[Archivesspace_Users_Group] Indexing and search issues
Tom Hanstra
hanstra at nd.edu
Thu Mar 11 15:53:35 EST 2021
On Thu, Mar 11, 2021 at 1:25 PM Andrew Morrison <
andrew.morrison at bodleian.ox.ac.uk> wrote:
> *> I also notice that indexing overall slows down as it gets farther into
> our records.*
>
> I haven't observed a slow-down in indexing. At least not noticeably enough
> to cause me to want to measure it. As I mentioned, there are some latter
> stages of the indexing process (building trees, committing changes) that
> can run for a long time without logging anything. But for the main indexing
> of archival objects, the last 1000 doesn't seem to take longer than the
> first 1000.
>
*I really only have one set of data to work from, but I've been tracking
times for PUI indexing especially. During the first hour, it was able to
complete193300 records. I'm assuming it was able to do that because it was
covering ground it had passed before the Java Heap error caused the
previous attempt to stop. But looking later in the processing, hour 3 it
indexed 41500 records, hour 12 it was down to 22250 records, and now in the
last hour (hour 23) it has only completed 950 records. That is why I was
asking about the slow down.*
> *> Is an external Solr a good idea for a site like ours?*
>
> Hard to say. There was a discussion on the performance benefits of running
> external Solr on here last month:
>
>
> http://lyralists.lyrasis.org/pipermail/archivesspace_users_group/2021-February/thread.html#8168
>
> And documentation here:
>
> https://archivesspace.github.io/tech-docs/provisioning/solr.html
> Whether it affects indexing speed for large numbers of records I cannot
> say.

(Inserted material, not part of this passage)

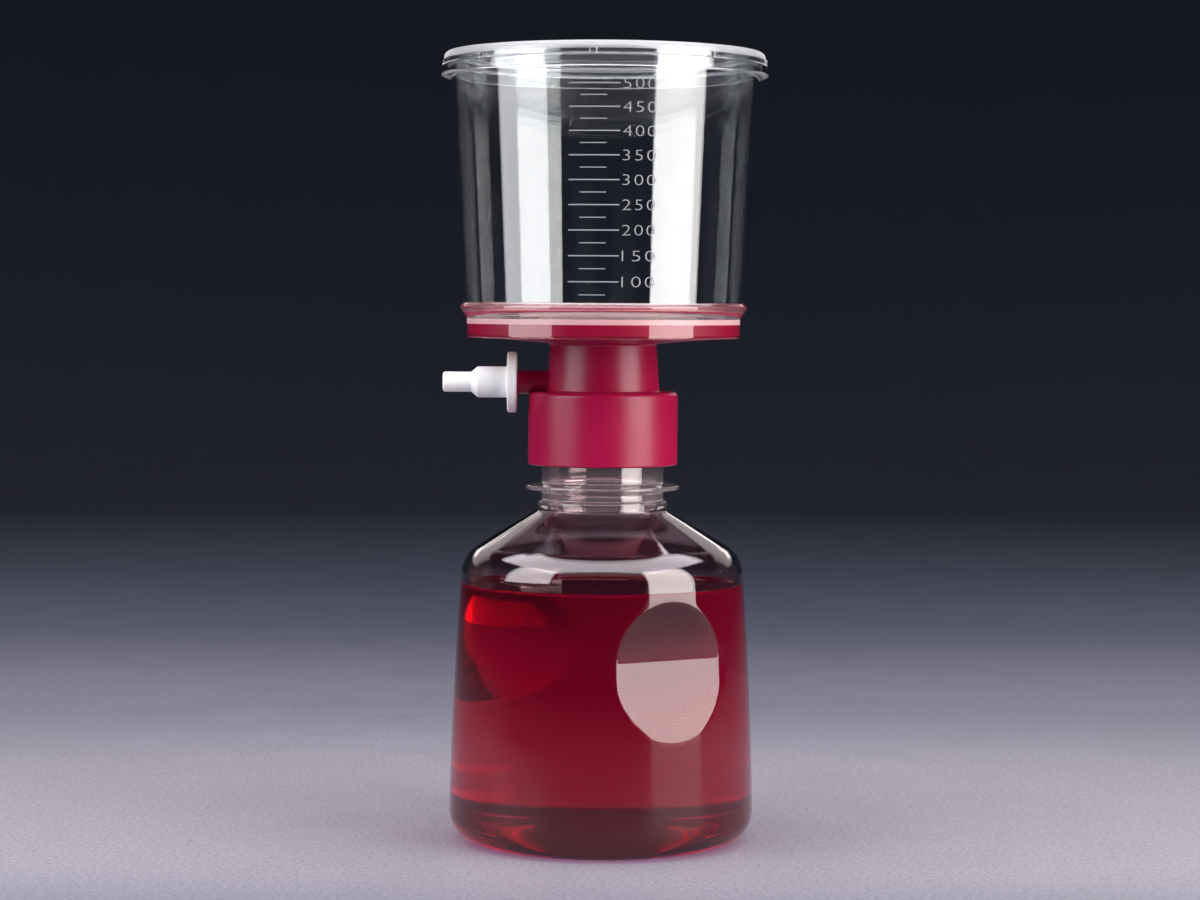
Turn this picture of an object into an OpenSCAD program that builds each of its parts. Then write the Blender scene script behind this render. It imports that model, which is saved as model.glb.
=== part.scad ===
// Vacuum filtration unit, 500 mL size: a lidded upper chamber on a filter base that screws on to a
// receiver bottle. Millimetres, +Z up. The origin is the centre of the bottle's foot, the sidearm points
// along -X and -Y is the front.

/* [Receiver bottle] */
// Radius of the body at its widest ring, just above the foot
body_r = 48.1; // [46:0.1:60]
// Height of that widest ring
body_low_z = 13; // [12:0.5:20]
// How much the body has drawn in half way up, where its taper steepens
body_mid_in = 1.1; // [0.5:0.1:2]
// Height of that half-way ring
body_mid_z = 45; // [40:1:52]
// How much the body has drawn in where the shoulder starts
body_top_in = 4.0; // [2:0.1:6]
// Height of the corner between body and shoulder
shoulder_z = 90.5; // [86:0.5:120]
// Radius of the rounding between body and shoulder
shoulder_round = 11; // [6:0.5:12]
// Slope of the shoulder above the horizontal, in degrees
shoulder_slope = 31; // [20:1:40]
// Radius of the rounding between body and foot
foot_round = 9.5; // [5:0.5:10]
// Width of the flat ring that the bottle stands on
foot_w = 2.2; // [1.5:0.1:4]
// How far the middle of the domed bottom is pushed up
push_up = 6; // [2:0.5:8]
// Wall thickness of the body and shoulder
bottle_wall = 1.7; // [1:0.1:2.5]

/* [Grip dents] */
// Azimuth of the front dent, measured from the front towards +X, in degrees
grip_angle = 28.5; // [0:0.5:60]
// Height of the deepest line of each dent
grip_z = 61.5; // [55:0.5:64]
// Depth of each dent below the body's surface at that line
grip_depth = 3.8; // [2:0.1:5]
// Radius of the dent's vertical curve
grip_curve = 59; // [40:1:80]

/* [Neck] */
// Outer radius of the neck
neck_r = 19.3; // [17:0.1:24]
// Wall thickness of the neck
neck_wall = 2.0; // [1.6:0.1:3]
// Height of the neck from the shoulder to its lip
neck_h = 32.9; // [30:0.1:45]
// Radius of the rounding between shoulder and neck, on the inside
neck_blend = 4; // [2:0.5:6]
// How far the ring at the neck's root stands out
root_ring_out = 1.2; // [0.5:0.1:2]
// Height of that ring
root_ring_h = 2.4; // [1.6:0.1:4]
// How far the transfer flange stands out of the neck
flange_out = 5.1; // [3:0.1:7]
// Height of the flange's middle above the neck's root
flange_rise = 6.6; // [5:0.1:8]
// Thickness of the flange at its edge
flange_edge_t = 1.2; // [0.8:0.1:2]
// Thickness of the flange at the neck
flange_root_t = 2.8; // [2:0.1:3.4]

/* [Screw thread] */
// Room that the ridges of the screw thread take outside the neck's wall
thread_depth = 1.9; // [1.2:0.1:2.2]
// Radial clearance between the neck's ridges and the collar's wall
thread_gap = 0.45; // [0.35:0.05:0.8]

/* [Filtrate] */
// Height of the liquid's surface
fill_z = 80.5; // [60:0.5:82]
// Gap between the liquid and the bottle's wall
fill_gap = 0.1; // [0.05:0.05:0.3]

/* [Neck gasket] */
// Thickness of the sealing ring
gasket_t = 1.6; // [1:0.1:2.5]
// How far the ring reaches inside the neck's lip
gasket_in = 0.4; // [0:0.1:1]

/* [Filter base] */
// Wall thickness of the screw collar
collar_wall = 1.95; // [1.5:0.05:3]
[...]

We made the decision to use it before all our data was migrated into
> ArchivesSpace.
>
> *Looks as if separating Solr out is a good idea, based upon feedback. I'll
work on that (assuming indexing finally finishes at some point) *
> Andrew.
>
>
> On 11/03/2021 15:32, Tom Hanstra wrote:
>
> Thanks, Andrew. Some responses intertwined below, italicized:
>
> On Thu, Mar 11, 2021 at 7:31 AM Andrew Morrison <
> andrew.morrison at bodleian.ox.ac.uk> wrote:
>
>> You can allocate more memory to ArchivesSpace by setting the
>> ASPACE_JAVA_XMX environment variable it runs under. Setting that to
>> "-Xmx4g" should be sufficient.
>>
> *I did bump that and the ASPACE_JAVA_XSS up a bit for this round, which
> looks like it will finally complete. Just a few more PUI records need to be
> added. *
>
>> Those FATAL lines in the log snippet are caused by a bot probing for
>> known vulnerabilities in common web platforms and applications, hoping to
>> find a web site running an out-of-date copy (of Drupal in this case) which
>> it can exploit. It has nothing to do with ArchivesSpace, which has no PHP
>> code. It is merely logging that it doesn't know what to do with that
>> request.
>>
> *Thanks. I was hoping this was just extraneous. *
>
>> How did you know your one successful re-indexing completed? There are two
>> indexers, Staff and PUI, with the latter usually taking much longer to
>> finish. So if the PUI indexer fails after the staff indexer finishes, you
>> will see more records in the staff interface than the public interface,
>> even if they're all set to be public. Also both indexers log messages that
>> could be interpreted as meaning they've finished, but they then run
>> additional indexing to build trees, to enable navigation within collections
>> to work. A finally they instruct Solr to commit changes, which can be slow
>> depending on the performance of your storage. You could try doubling
>> AppConfig[:indexer_solr_timeout_seconds] to allow more time for each
>> operation.
>>
>
>
> *At least one set of logs, when I earlier gave the server more resources,
> showed that the indexing had completed. But, because the second repository
> was showing nothing, I decided to indexing again. This time around, we do
> have the second repository found so that, too, indicates that things have
> gone better. I guess I have to wait for things to complete but there are
> still some questions outstanding. For instance, one search I did for
> "football" (something dear to the Notre Dame experience) within the
> repository which is supposed to be pretty much indexed, showed over 32K
> results on our hosted site but only 17K locally. That seems wildly off with
> only a few PUI records to be completed (log shows 736500 of 763368). Could
> the incomplete index really be that far off?*
>
> *I also notice that indexing overall slows down as it gets farther into
> our records. Is that probably because there is just more to be done with
> the records that might not have gotten done in earlier attempts while the
> first records buzz by rapidly because of earlier indexing attempts? Or
> could it be that resources are taken up early in the processing and no
> longer available for processing the later records? Is resource tuning just
> a trial/error prospect? I don't see a lot of information in the
> documentation.*
>
> Or it could've re-indexed one repository but failed on the next. And it is
> possible for entire repositories to be set as non-public, which could be
> another explanation for fewer records.
>
> Are you running an external Solr? If so, is the AppConfig[:solr_url] in
> config.rb pointing to the correct server?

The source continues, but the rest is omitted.